Monday 18 April 2011

Mcleod Ganj (Dharamsala)


It would have been nice to spend more time in the Chamba Valley area, but the weather wasn’t really up to it. We decided on an early hotel check-out after the manager told us that the government had, for some reason, cut power to the whole of the town; took this as sign that Dalhousie just wasn’t meant to be.

There’s a state bus from Dalhousie to Mcleod Ganj, but we decided to cab it after hearing about a recent fatal accident on the route. We had car suitability issues again, which put us back a bit. On the map, Mcleod Ganj doesn’t look all that far away from Dalhousie, but the cab ride took six hours, descending down to the plains, only to have to climb back up the same range of hills. We arrived in Mcleod Ganj feeling totally wiped out from the windy journey and altitude changes.


The hotel we’d booked in advance was terrible, but ‘luckily’ a slightly less terrible one was located next door. Being disorientated from the journey, we didn’t really have the appetite for a haggle, so no big room-rate discounts this time. After a bit of rest, we went out for a walk around the town.
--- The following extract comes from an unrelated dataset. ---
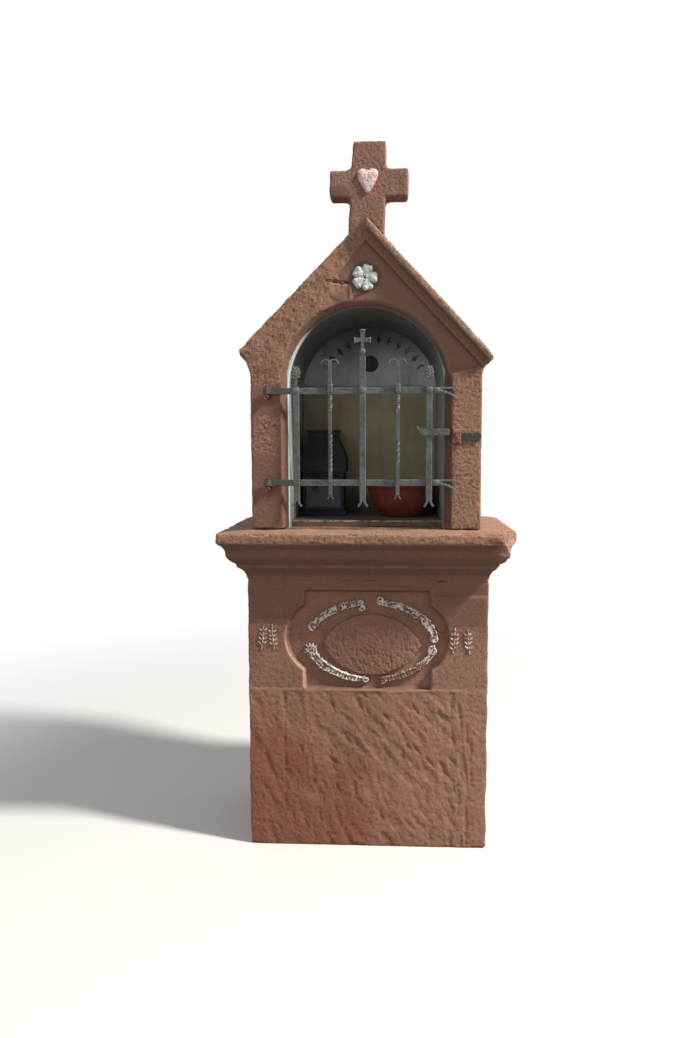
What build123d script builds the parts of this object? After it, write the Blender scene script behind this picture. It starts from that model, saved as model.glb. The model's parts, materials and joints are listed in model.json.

Mcleod Ganj is famous for being the headquarters of the Tibetan government in exile and the residence of the Dalai Lama. The town is all about Tibetan culture, with many Tibetan restaurants, handicrafts shops, museums, and Buddhism schools. It’s very popular with the hippie crew who come here in hope of meeting his holiness. Trekking in the mountainous surrounding area also draws travelers. 

We hadn’t eaten all day, so headed straight for the nearest traveler café to fill up. I hadn’t seen quiche on a menu in India before, so ordered it for a change. It wasn’t long after leaving the café that I started to feel very unwell in the stomach region. Shejal wasn’t feeling that great either from the trip, so we headed back for an early bedtime at the hotel. Since Rajasthan I’ve not been 100%, so getting hit again in Mcleod Ganj was a bit crap. 

Things looked a little brighter the next day after a good night’s sleep, so we headed out to see the sights of town. Firstly we visited the Tibetan Museum which tells the sad story of Chinese occupation and subsequent population migrations to Himachal Pradesh. 




 
The museum is located in the Tsuglagkhang Complex along with administrative offices of the Tibetan government in exile, the Dalai Lama’s residence, and a large temple. 




When leaving the temple, we spotted an official looking ambassador car pulling up to the Dalai Lama’s residence; couldn’t quite make out whether it was the great man or not, but others nearer were very excited about something.  

In spite of feeling ill, I was determined to do some walking in Mcleod Ganj, managing a short 8km route around the area in the afternoon. At the highest point I came across a quiet café, stopping for a while to soak up views of the valleys and snow capped peaks. Whilst supping on a chai, I noticed a steady stream of colorful butterflies making their way over my head and then down the valley. Can’t quite make them out in this vid, but it was an impressive sight. 






Mcleod Ganj was good fun (despite not feeling at our best). The Tsuglagkhang Complex was very interesting, and the scenery surrounding the town is amazing.